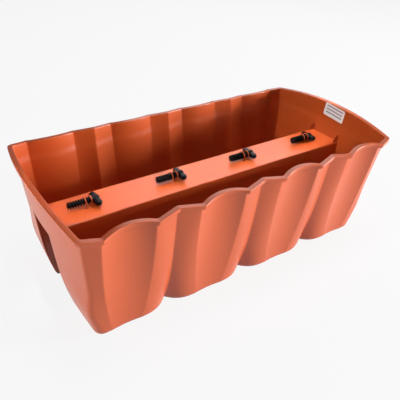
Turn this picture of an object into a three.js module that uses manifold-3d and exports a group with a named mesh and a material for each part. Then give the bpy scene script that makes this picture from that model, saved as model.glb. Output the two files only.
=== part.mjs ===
// A railing window box: one fluted plastic shell with a raised tunnel for the rail,
// four thumb screws stowed in hoops on top of the tunnel, and a paper label inside one end.
// Millimetres, +Z up. X runs along the box, the front wall is on -Y, the floor is z = 0.

import * as THREE from 'three';
import { mergeVertices } from 'three/addons/utils/BufferGeometryUtils.js';
import Module from 'manifold-3d';

// ---- Shell, seen from above ----
const innerLength = 562.5; // between the rim's inner corners
const rimHalfWidth = 142.1; // centre line to the crest of a flute at the rim
const fluteCount = 4;
const cornerStrip = 24.35; // from the last flute to the corner, along the wall
const rimFluteChord = 77;
const baseFluteChord = 46.6;
const rimFluteSag = 12.8; // how far a flute hollows in towards the soil
const baseFluteSag = 1.4;
const rimValleyDepth = 10.5; // how far the wall draws in between two flutes
const lowValleyDepth = 6.5; // what that fades to at the floor, before the pinch
const baseValleyDepth = 21.5; // with the pinch
const rimCornerInset = 8.2; // how far the last strip draws in at a corner
const rimCornerRound = 2;
const baseCornerRound = 14;
const endBow = 12.2; // how far an end wall bulges at the rim
const baseEndBow = 4.8;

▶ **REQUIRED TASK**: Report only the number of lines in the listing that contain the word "part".

▶ **SOLVED EXERCISE**: 2